J'te raconte pas (les mots ont-ils encore un sens ?)
Détournement du vocabulaire, emploi d’un terme à la place d’un autre, abus de l’antiphrase, formules creuses resservies jusqu’à plus soif : la maljactance se porte bien ces temps-ci. Et ce n’est pas l’écrit qui rachètera l’oral, entre SMS sans sujet ni verbe et e-mails sans queue ni tête.
A ces dérives, certains n’ont rien de mieux à opposer que la sempiternelle défense d’une langue française mythique, sacrée, immuable.
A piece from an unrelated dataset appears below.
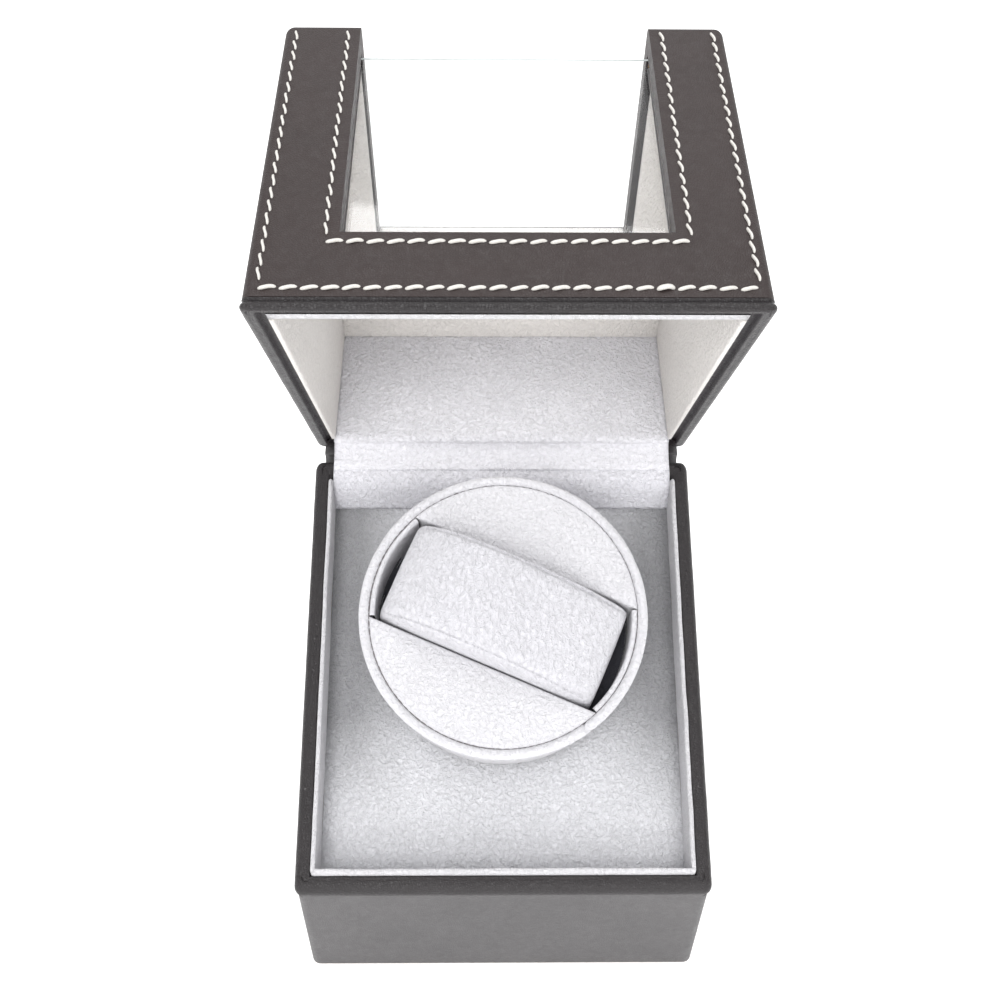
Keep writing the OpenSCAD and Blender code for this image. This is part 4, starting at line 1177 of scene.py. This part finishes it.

Or le français, comme toute langue vivante, n’a cessé de se transformer depuis ses origines ; et son évolution n’a aucune raison de s’arrêter aujourd’hui. Pas plus que l’histoire des hommes, dont elle est le reflet.
La grande misère du langage actuel est un sous-produit de notre époque, marquée par le règne du dieu-argent et le triomphe de l’idéologie néo-libérale.
Depuis qu’il existe, le langage a toujours eu deux fonctions contradictoires : transmettre de l’information à certains, et du mensonge au reste du monde. En ce début de nouveau millénaire, la deuxième de ces fonctions finira-t-elle par éliminer la première ?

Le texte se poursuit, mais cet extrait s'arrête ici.